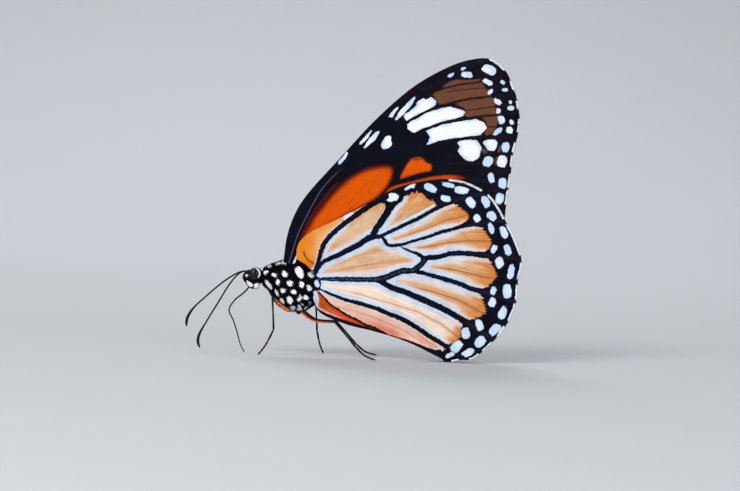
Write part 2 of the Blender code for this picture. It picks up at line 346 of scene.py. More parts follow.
def makeFloor(scene):
    # a pale floor that sweeps up behind
    halfWidth, front, bendAt = studio["floorSize"]
    bend, arcs = studio["bend"], 16
    profile = [(front, 0.0), (bendAt, 0.0)]
    for k in range(1, arcs + 1):
        turn = math.pi / 2 * k / arcs
        profile.append((bendAt + bend * math.sin(turn), bend - bend * math.cos(turn)))
    profile.append((bendAt + bend, studio["floorTop"]))
    points = [(x, y, z) for y, z in profile for x in (-halfWidth, halfWidth)]
    faces = [(2 * i, 2 * i + 1, 2 * i + 3, 2 * i + 2) for i in range(len(profile) - 1)]
    mesh = bpy.data.meshes.new("floor")
    mesh.from_pydata(points, [], faces)
    mesh.shade_smooth()
    material, tree, shader = newMaterial("floorPaper", 0.9, 0.1)
    addColour(tree, shader, mottled(tree, grain(tree, 60.0), studio["floor"], 1.0, 0.97))
    mesh.materials.append(material)
    floor = bpy.data.objects.new("floor", mesh)
    scene.collection.objects.link(floor)


def makeStudio():
    scene = bpy.context.scene
    aim = (np.array(studio["aim"]) + shift) * mm
    makeCamera(scene, aim)
    makeLights(scene, aim)
    makeFloor(scene)


makeStudio()
print("studio ready")


# the wings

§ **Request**
Each line of the listing should be echoed back exactly.

§ **Response to this task**
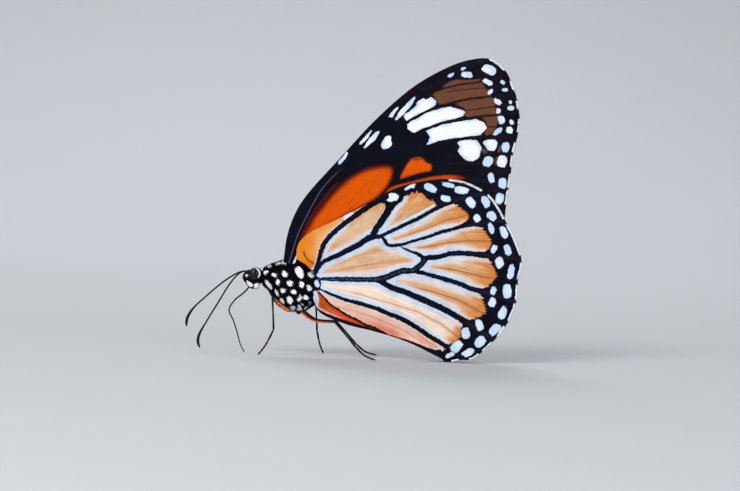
Write part 2 of the Blender code for this picture. It picks up at line 346 of scene.py. More parts follow.
def makeFloor(scene):
    # a pale floor that sweeps up behind
    halfWidth, front, bendAt = studio["floorSize"]
    bend, arcs = studio["bend"], 16
    profile = [(front, 0.0), (bendAt, 0.0)]
    for k in range(1, arcs + 1):
        turn = math.pi / 2 * k / arcs
        profile.append((bendAt + bend * math.sin(turn), bend - bend * math.cos(turn)))
    profile.append((bendAt + bend, studio["floorTop"]))
    points = [(x, y, z) for y, z in profile for x in (-halfWidth, halfWidth)]
    faces = [(2 * i, 2 * i + 1, 2 * i + 3, 2 * i + 2) for i in range(len(profile) - 1)]
    mesh = bpy.data.meshes.new("floor")
    mesh.from_pydata(points, [], faces)
    mesh.shade_smooth()
    material, tree, shader = newMaterial("floorPaper", 0.9, 0.1)
    addColour(tree, shader, mottled(tree, grain(tree, 60.0), studio["floor"], 1.0, 0.97))
    mesh.materials.append(material)
    floor = bpy.data.objects.new("floor", mesh)
    scene.collection.objects.link(floor)


def makeStudio():
    scene = bpy.context.scene
    aim = (np.array(studio["aim"]) + shift) * mm
    makeCamera(scene, aim)
    makeLights(scene, aim)
    makeFloor(scene)


makeStudio()
print("studio ready")


# the wings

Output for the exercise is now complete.